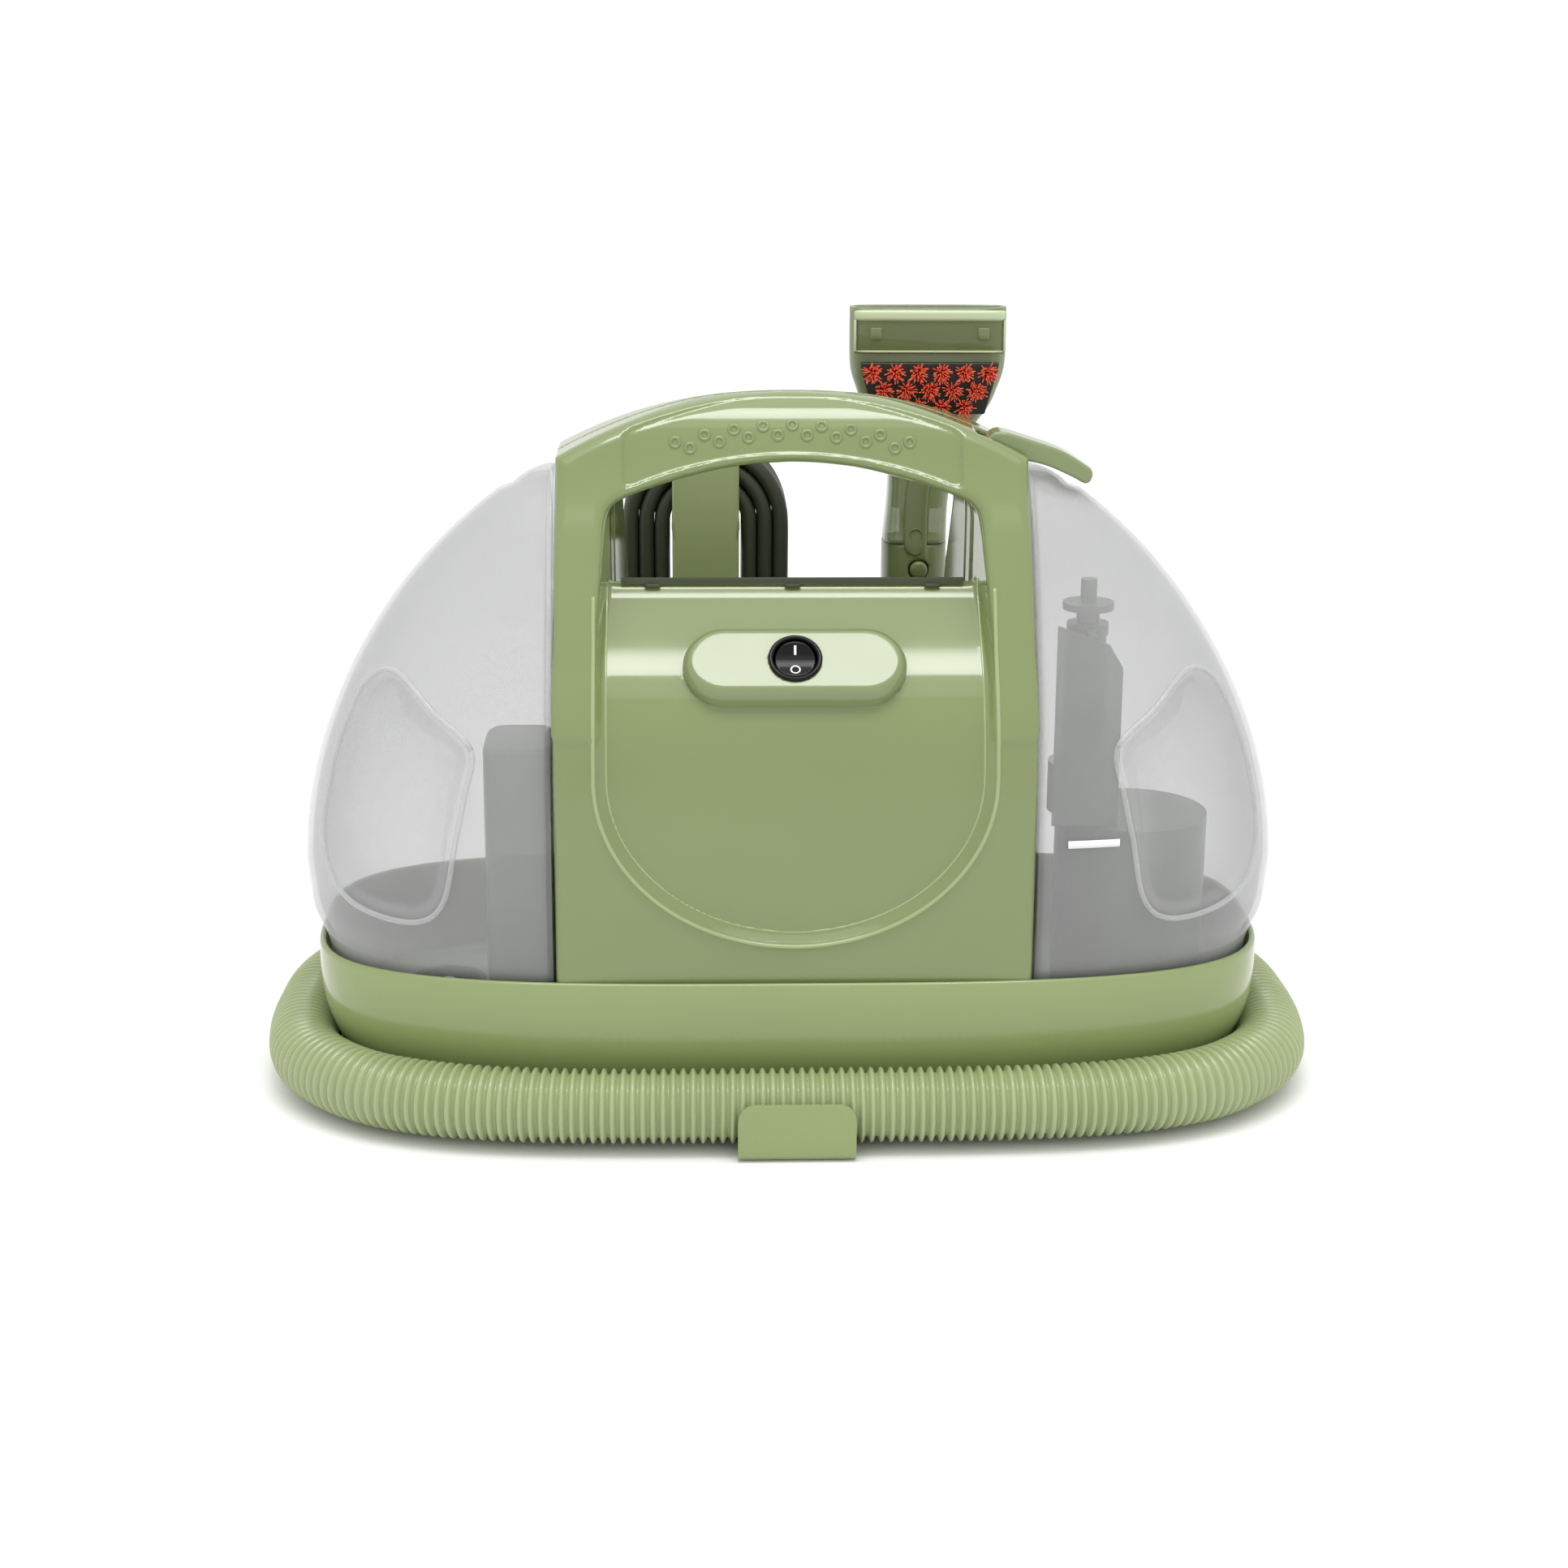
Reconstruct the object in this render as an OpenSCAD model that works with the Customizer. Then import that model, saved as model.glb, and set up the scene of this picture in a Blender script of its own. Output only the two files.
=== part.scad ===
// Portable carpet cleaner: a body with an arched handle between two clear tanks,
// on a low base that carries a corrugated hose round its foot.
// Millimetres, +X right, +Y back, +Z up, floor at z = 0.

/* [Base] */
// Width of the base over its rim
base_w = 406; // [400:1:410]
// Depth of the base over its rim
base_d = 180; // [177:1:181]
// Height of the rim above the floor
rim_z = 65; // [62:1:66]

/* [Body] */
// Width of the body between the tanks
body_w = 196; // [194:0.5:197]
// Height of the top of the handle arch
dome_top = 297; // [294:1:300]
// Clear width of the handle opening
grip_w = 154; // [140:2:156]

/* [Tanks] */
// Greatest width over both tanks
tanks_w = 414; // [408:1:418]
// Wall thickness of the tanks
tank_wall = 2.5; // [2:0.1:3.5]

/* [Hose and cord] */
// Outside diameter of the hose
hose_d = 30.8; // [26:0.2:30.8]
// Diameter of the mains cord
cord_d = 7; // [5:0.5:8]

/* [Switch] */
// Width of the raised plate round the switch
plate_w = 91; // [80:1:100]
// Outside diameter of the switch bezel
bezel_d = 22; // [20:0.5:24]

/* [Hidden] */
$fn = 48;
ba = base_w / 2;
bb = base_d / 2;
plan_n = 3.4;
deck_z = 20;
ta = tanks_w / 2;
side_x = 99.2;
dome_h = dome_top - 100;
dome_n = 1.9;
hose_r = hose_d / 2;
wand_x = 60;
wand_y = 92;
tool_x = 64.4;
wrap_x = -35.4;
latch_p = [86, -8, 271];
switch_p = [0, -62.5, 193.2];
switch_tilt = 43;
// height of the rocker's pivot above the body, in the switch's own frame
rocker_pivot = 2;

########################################

• Directions for this task
Return only the lines from the beginning of the material up to and including the line with "rim_z = 65; // [62:1:66]", exactly as written.

• Written response
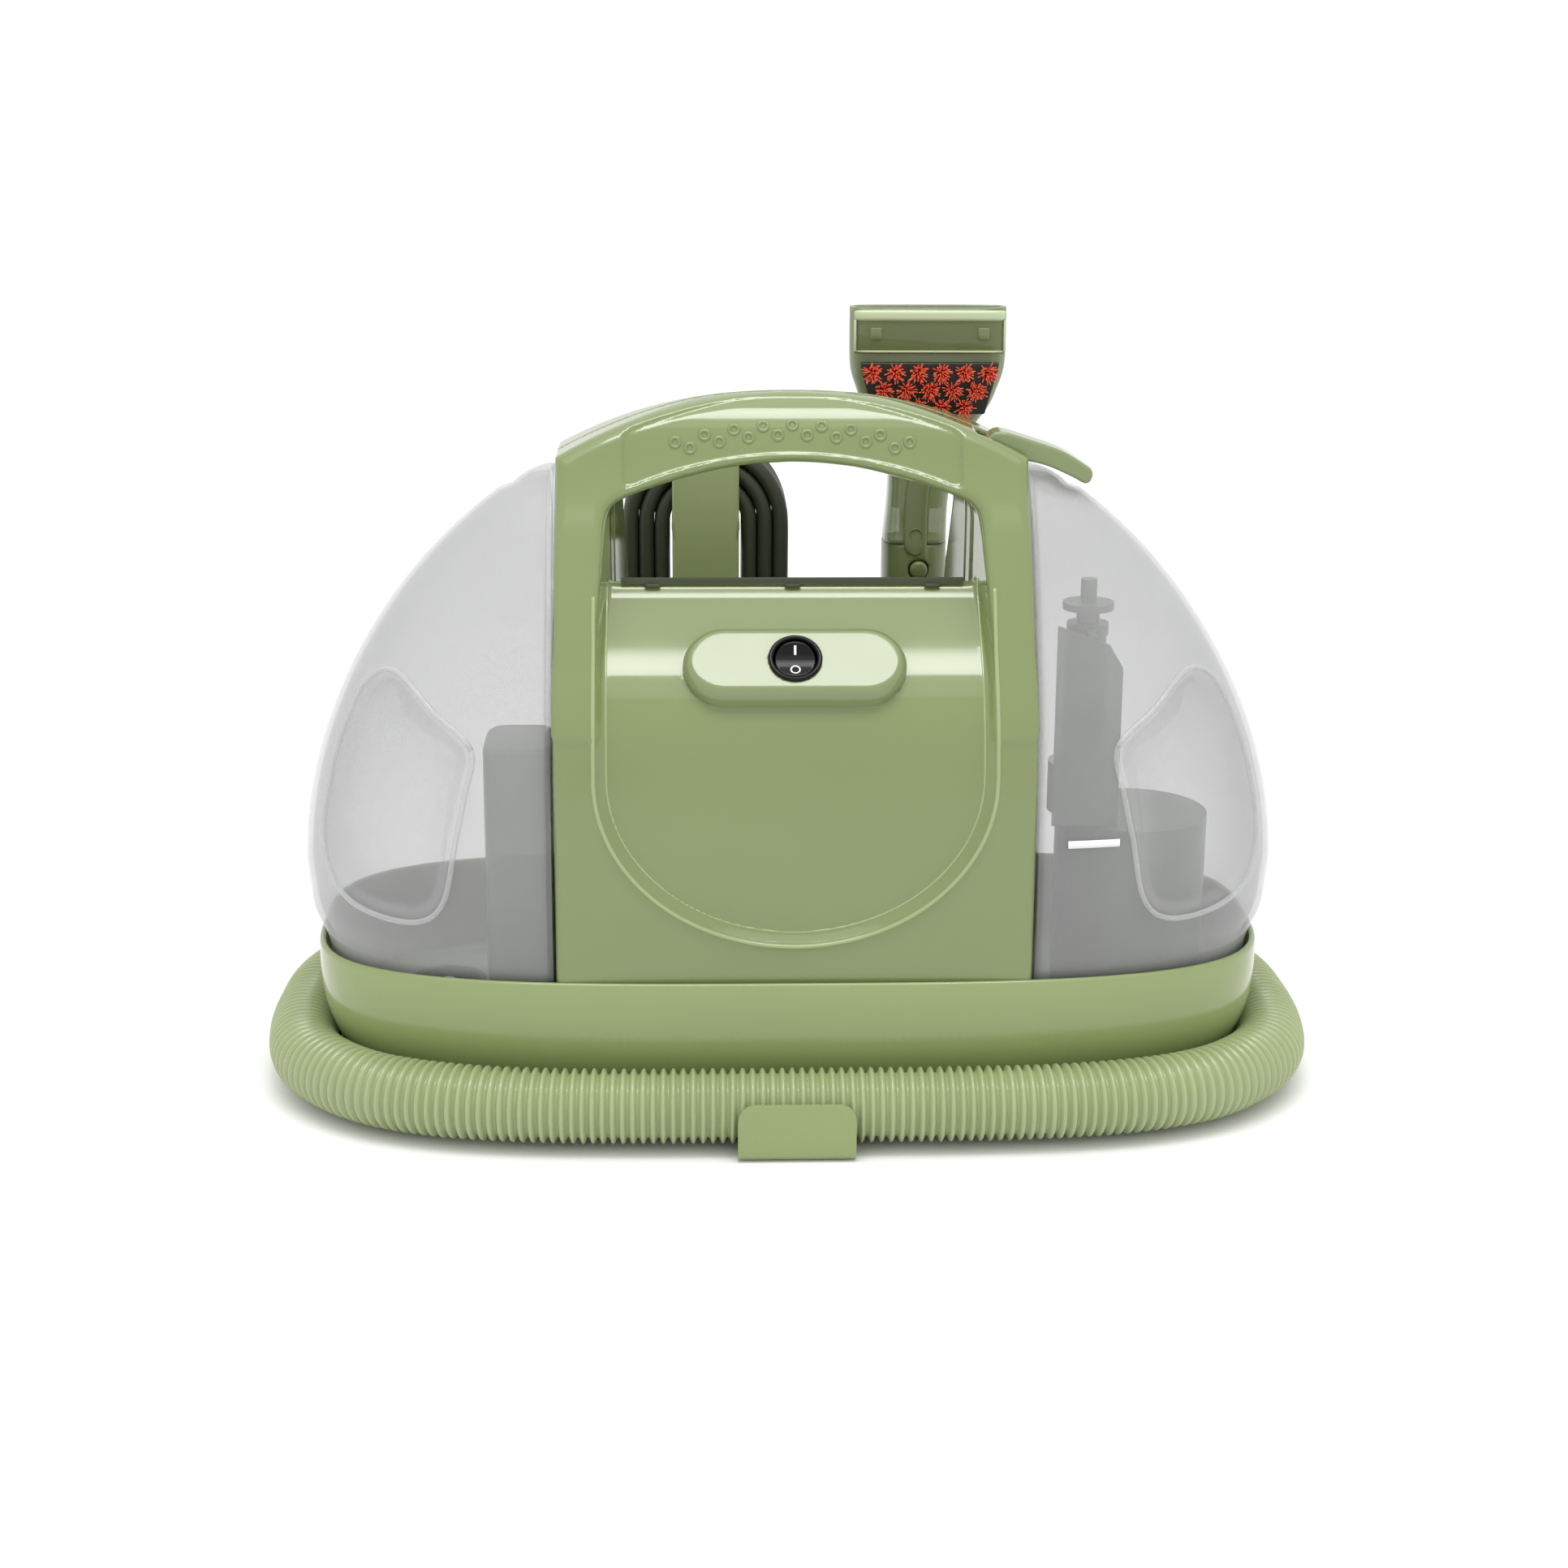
Reconstruct the object in this render as an OpenSCAD model that works with the Customizer. Then import that model, saved as model.glb, and set up the scene of this picture in a Blender script of its own. Output only the two files.
=== part.scad ===
// Portable carpet cleaner: a body with an arched handle between two clear tanks,
// on a low base that carries a corrugated hose round its foot.
// Millimetres, +X right, +Y back, +Z up, floor at z = 0.

/* [Base] */
// Width of the base over its rim
base_w = 406; // [400:1:410]
// Depth of the base over its rim
base_d = 180; // [177:1:181]
// Height of the rim above the floor
rim_z = 65; // [62:1:66]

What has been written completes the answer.